Understanding Leverage
Use caution when using leverage, as it can amplify both profits and losses. It should be noted that over-leveraging is one of the most common mistakes made by newer traders. Only use leverage if you fully understand it, and understand how to manage the risk.
Tools and Resources
Having access to the correct tools is also important.
Choosing a Forex Broker
Select a reputable forex broker that offers low spreads, robust trading platforms, and, ideally, access to crypto markets if needed. Be sure to only trade with brokers that are regulated in your country or region, as this is a layer of additional security.
Monitoring Tools
Use reliable platforms and apps to monitor both crypto and forex prices. Use aggregators to see if prices are consistent among various exchanges, and to look for any major differences that could lead to an arbitrage opportunity.

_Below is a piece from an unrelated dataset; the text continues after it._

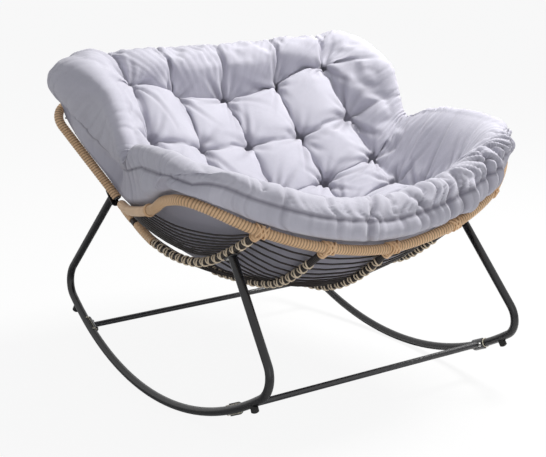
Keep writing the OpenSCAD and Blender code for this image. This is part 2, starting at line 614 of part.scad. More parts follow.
// Crest of the side rolls, measured from the edge at the same row: outward, forward and up
side_crest = [[-37, 74, 54], [-29, 54, 94], [-2, 77, 148], [36, 120, 180],
              [85, 189, 178], [97, 238, 208], [65, 265, 204], [66, 112, 172]];
function end_out(j) = j == 0 ? [0, -1, 0] : j == last_j ? back_dir : [0, 0, 0];
function end_seam_knot(i, j) =
    let (v = side_seam[j][0], out = unit(end_out(j) + (i == 3 ? [0.5, 0, 0] : [0, 0, 0])))
    guide([0, 1, 2, 2.62][i], v) + (boxing_h - [0, 0, 4, 14][i]) * boxing_dir(v)
    + (overhang + [0, 0, 2, 4][i]) * out;
function side_seam_knot(j) =
    let (s = side_seam[j])
    edge_at(s[0]) + s[1] * boxing_dir(s[0]) + [s[2], 0, 0] + (j == 0 ? 8 : 16) * end_out(j);
function tuft_knot(i, j) =
    let (row = tuft_rows[j - 1], spread = j == 1 || j == last_j - 1 ? 1.1 : 1)
    guide(spread * tuft_a[i], row[0][i]) + row[1][i] * off_dir(row[2]);
function crest_knot(j) = let (c = side_crest[j - 1]) edge_at(side_seam[j][0]) + [c[0], -c[1], c[2]];
function knot(i, j) =
    i == last_i ? side_seam_knot(j) : j == 0 || j == last_j ? end_seam_knot(i, j)
                : i == 3 ? crest_knot(j) : tuft_knot(i, j);
net_columns = [for (i = [0:last_i]) [for (j = [0:last_j]) knot(i, j)]];
function net_at(i, j) = across([for (column = net_columns) spline(column, j)], i);
function net_normal(i, j) =
    let (e = 0.05, di = net_at(min(i + e, last_i), j) - net_at(max(i - e, -last_i), j),
         dj = net_at(i, min(j + e, last_j)) - net_at(i, max(j - e, 0)))
    unit(cross(di, dj));
// Pillows swell between the knots; rolls swell on both flanks of their crests, notched by the channels
function bump(f) = abs(sin(180 * f));
function rise_at(i, j) =
    let (n = abs(i), bi = bump(i), bj = bump(j), side = n > 2, inside = j >= 1 && j <= last_j - 1,
         end = j < 2 || j > last_j - 2, outer = j > 5.5 ? back_swell : outer_swell,
         fs = n < 3 ? flank_swell : outer, fe = inside ? 0.8 * flank_swell : outer,
         from_end = j < 5 ? j : last_j - j,
         notch_side = (1 - sqrt(bj)) * clamp(last_i - n, 0, 1) * clamp(n - 2.3, 0, 1),
         notch_end = (1 - sqrt(bi)) * clamp(from_end, 0, 1) * clamp(1.7 - from_end, 0, 1))
    side && end ? (j > 5 ? 1 : 0.6) * max(fs * bi, fe * bj)
    : side ? fs * pow(bi, 0.8) * (n < 3 ? 0.45 + 0.55 * sqrt(bj) : 1) - 1.4 * notch * notch_side
    : end ? fe * pow(bj, 0.8) * (inside ? 0.3 + 0.7 * sqrt(bi) : 1) - 1.4 * notch * notch_end
    : pillow_rise * sqrt(bi * bj);
function cushion_top(i, j, depth) = net_at(i, j) + (rise_at(i, j) - depth) * net_normal(i, j);
// The underside rests on the ribs, rises towards the rails and stands clear of the winding at the edge
under_a = [[0, 0], [1, 0.9], [2, 1.8], [3, 2.5], [4, 3]];
under_v = [[0, 0], [1, 0.5], [2, 1], [3, 2], [4, 3], [5, 4.9], [6, 6.3], [7, 7.3], [8, 7.7], [9, 8]];
under_edge_v = [for (j = [0:last_j]) [j, side_seam[j][0]]];
rib_gap_h = rib_r + 3 * fit;
edge_gap_h = wrap_r + 13;
// Where rim, rail and hoop come together it bridges them in a straight line instead of following the guide
function bridged(v) = clamp(min(v - 3.4, 7.6 - v) / 0.8, 0, 1);
function under_edge(a, v) = guide(a, v) + 1.6 * wrap_r * boxing_dir(v);
function under_lifted(a, v, depth) =
    let (near = clamp(max(max(abs(a) - 1, 1 - v), v - row_count + 1), 0, 1))
    lifted(a, v, mix(rib_gap_h, edge_gap_h, near) + depth);
function cushion_bottom(i, j, depth) =
    let (n = abs(i), f = clamp((n - 2) / 2, 0, 1), v_in = lookup(j, under_v), v_out = lookup(j, under_edge_v),
         a = sign(i) * lookup(n, under_a), v = mix(v_in, v_out, f))
    n == last_i || j == 0 || j == last_j ? under_edge(a, v)
    : n <= 2 || bridged(v) == 0 ? under_lifted(a, v, depth)
    : mix(under_lifted(a, v, depth),
          mix(under_lifted(sign(i) * 1.8, v_in, depth), under_edge(sign(i) * 3, v_out), f), bridged(v));

// Two sheets of points over one grid, joined round their rims
function sheet_faces(cols, rows) =
    [for (j = [0:rows - 1], i = [0:cols - 1])
        let (a = j * (cols + 1) + i, b = a + cols + 1) each [[a, b, b + 1], [a, b + 1, a + 1]]];
function rim_ids(cols, rows) =
    let (w = cols + 1)
    concat([for (i = [0:cols - 1]) i], [for (j = [0:rows - 1]) j * w + cols],
           [for (i = [cols:-1:1]) rows * w + i], [for (j = [rows:-1:1]) j * w]);
module between_sheets(top, bottom, cols, rows) {
    m = len(top);
    ids = rim_ids(cols, rows);
    n = len(ids);
    under = [for (f = sheet_faces(cols, rows)) [f[0] + m, f[2] + m, f[1] + m]];
    band = [for (k = [0:n - 1])
        let (a = ids[k], b = ids[(k + 1) % n]) each [[a, b, m + b], [a, m + b, m + a]]];
    polyhedron(concat(top, bottom), concat(sheet_faces(cols, rows), under, band), convexity = 10);
}
// The hollow lies under the back's tufts, away from the seams
hollow_cols = [-2.35, each [-2:0.5:2], 2.35];
module cushion_hollow() {
    at = [for (j = [0:7], i = hollow_cols) [i, 5 + j / 2]];
    between_sheets([for (p = at) cushion_top(p[0], p[1], back_wall)],
                   [for (p = at) cushion_bottom(p[0], p[1], back_wall)], 10, 7);
}
// Grid lines of the cover: three to a pillow, two across the rolls of the sides and the top
cols_at = [each [-4:0.5:-2.5], for (k = [-6:6]) k / 3, each [2.5:0.5:4]];
rows_at = [for (k = [0:24]) k / 3, 8.5, 9];
module cushion_cover() {
    cols = len(cols_at) - 1;
    rows = len(rows_at) - 1;
    w = cols + 1;
    top = [for (j = rows_at, i = cols_at) cushion_top(i, j, 0)];
    bottom = [for (j = rows_at, i = cols_at) cushion_bottom(i, j, 0)];
    m = len(top);
    ids = rim_ids(cols, rows);
    n = len(ids);
    half = [for (id = ids) (top[id] + bottom[id]) / 2];
    middle = [for (k = [0:n - 1])
        half[k] + band_bulge * unit(cross(half[(k + 1) % n] - half[(k + n - 1) % n], top[ids[k]] - bottom[ids[k]]))];
    // The underside has half as many rows as the top, so its side columns are stitched with three faces
    under = [for (j = [0:2:rows - 2], i = [0:cols - 1])
        let (a = m + j * w + i, b = a + 1, c = b + 2 * w, d = a + 2 * w)
        each (i == 0 ? [[a, b, a + w], [a + w, b, c], [a + w, c, d]]
              : i == cols - 1 ? [[a, b, b + w], [a, b + w, d], [d, b + w, c]]
              : [[a, b, c], [a, c, d]])];
    band = [for (k = [0:n - 1])
        let (next = (k + 1) % n, a = ids[k], b = ids[next], c = 2 * m + k, d = 2 * m + next)
        each [[a, b, d], [a, d, c], [c, d, m + b], [c, m + b, m + a]]];
    polyhedron(concat(top, bottom, middle), concat(sheet_faces(cols, rows), under, band), convexity = 10);
}
module cushion() { color(CLOTH) difference() { cushion_cover(); cushion_hollow(); } }

rocker_left();
rocker_right();
crossbar_front();
crossbar_rear();
liners_front();
liners_rear();
crossbar_bolts_front();
crossbar_bolts_rear();
stoppers_front();
stoppers_rear();
leg_bolts_front();
leg_bolts_rear();
rim_tube();
rim_winding();
arm_wrap_left();
arm_wrap_right();
side_rail_left();
side_rail_right();
rail_sleeves_left();
rail_sleeves_right();
rail_coupling_left();
rail_coupling_right();
hoop_tube();
hoop_winding();
lower_crossrail();
seat_rib_left();
seat_rib_centre();
seat_rib_right();
back_rib_left();
back_rib_centre();
back_rib_right();
strands_side_left();
strands_side_right();
strands_seat_1();
strands_seat_2();
strands_seat_3();
strands_seat_4();
strands_back_1();
strands_back_2();
strands_back_3();
strands_back_4();
cushion();
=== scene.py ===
# %% [markdown]
# # A padded rocking chair in Blender
#
# The chair has two bent steel rockers, a rattan basket hung between them, and one big tufted cushion.
# Its sizes come from a CAD model, which this script loads as a fixed frame. Everything that a camera
# sees close up is made here: the wound rattan, its ties, the cushion and the finishes. Lengths are in
# millimetres, as in the CAD model, and turn into metres when a mesh is placed.

import json
import math

import bmesh
import bpy
import numpy as np
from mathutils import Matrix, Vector


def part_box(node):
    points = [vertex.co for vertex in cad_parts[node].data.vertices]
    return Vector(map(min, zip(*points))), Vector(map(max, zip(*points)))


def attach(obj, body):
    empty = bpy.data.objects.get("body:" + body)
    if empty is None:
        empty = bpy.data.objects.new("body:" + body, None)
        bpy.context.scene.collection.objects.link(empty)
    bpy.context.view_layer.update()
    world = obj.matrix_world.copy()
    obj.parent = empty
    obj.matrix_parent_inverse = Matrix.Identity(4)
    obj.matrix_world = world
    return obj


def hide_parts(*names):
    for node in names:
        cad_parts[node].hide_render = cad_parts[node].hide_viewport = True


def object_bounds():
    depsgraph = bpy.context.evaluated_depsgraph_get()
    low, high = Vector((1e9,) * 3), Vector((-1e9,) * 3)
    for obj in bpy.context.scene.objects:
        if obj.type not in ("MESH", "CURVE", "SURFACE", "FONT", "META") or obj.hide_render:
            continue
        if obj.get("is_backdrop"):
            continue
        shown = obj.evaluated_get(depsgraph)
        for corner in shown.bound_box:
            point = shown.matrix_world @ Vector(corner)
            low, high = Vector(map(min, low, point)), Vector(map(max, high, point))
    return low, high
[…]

Backtesting and Paper Trading
Before trading with real capital, it is important to backtest your strategies using historical data, and paper trade (virtual money) to refine your execution. There is always room for improvement, so never stop learning and adjusting to the market conditions.
Conclusion
Profiting from crypto price volatility in forex markets is a complex undertaking with both high potential and high risk. This article has outlined some specific strategies you may use, always with a heavy emphasis on risk management. It is important to keep learning, and adapt to the changing market conditions. This information is not financial advice and you should always do your own due diligence. Be sure to test, practice, and refine your trading plan, and only ever trade with funds that you can afford to lose. The world of trading is a difficult one to master, but it is achievable with proper effort, care and persistence.